Here's a very "intuitive" reasoning, as an exercise: if Vitamin D is fat soluble... how is it possible that Skim milk has MORE Vitamin D (or A) than whole milk? (answer: because it's artificially added).
Sources:
- https://qz.com/405498/the-case-for-drinking-whole-milk
- https://archive.is/0yBjZ
but more importantly, Vitamin D/A added WITHOUT fat, is just wasted. The body absorbs those vitamins only in the presence of fat. So, most of the artificially added Vitamins will end up being disposed adding extra stress to your kidneys.
But in the end, I don't think these labels work by instantly educating individuals. It works by continuously reminding people that these foods are not healthy. Most will not stop eating them because of the labels, but many will probably give it at least a second though.
For me, the bottom line is, why would I drink skim milk if it's just a more "watery" version of the perfectly healthy whole milk?
Btw, and this is just me, I'm not lactose intolerant (I eat A LOT of yogurt, milk, cream, cheese, etc), but skim milk makes me "sick" (lactose-intolerant symptoms). Maybe it's just my brain.
i suppose an argument can be made that it makes up for more fat elsewhere, but i agree. personally i avoid any milk product that has less fat than is natural for that product. and i am a big fan of raw milk. when we had the opportunity we used to buy milk directly from a farmer because it just tastes so much better.
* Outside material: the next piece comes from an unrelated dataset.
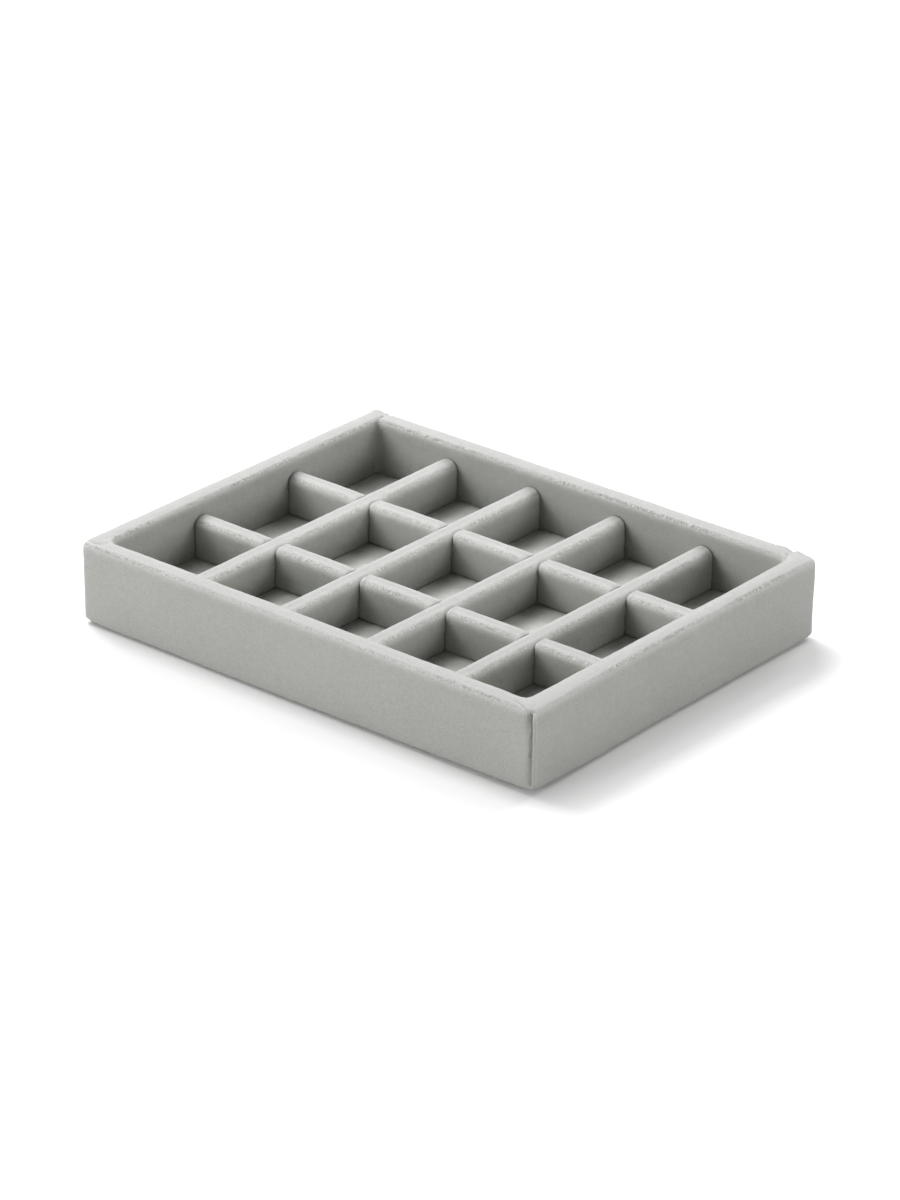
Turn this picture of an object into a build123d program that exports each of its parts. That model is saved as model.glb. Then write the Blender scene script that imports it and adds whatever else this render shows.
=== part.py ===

When I’m considering buying a food item for the first time I read the entire label to make sure it meets my criteria. It would be nice when buying it again to be able to at a glance tell that it is still the same as when I last bought it.
- Products do not change formulas at random, if they did they'd have to re-submit samples for the label evaluation.
- These labels don't have your best interests in mind anyway: If you are a bodybuilder, you will have tor read nutrition info labels yourself and ignore the warning labels, because only you know what quantities for each nutritients you will take to meet your goals.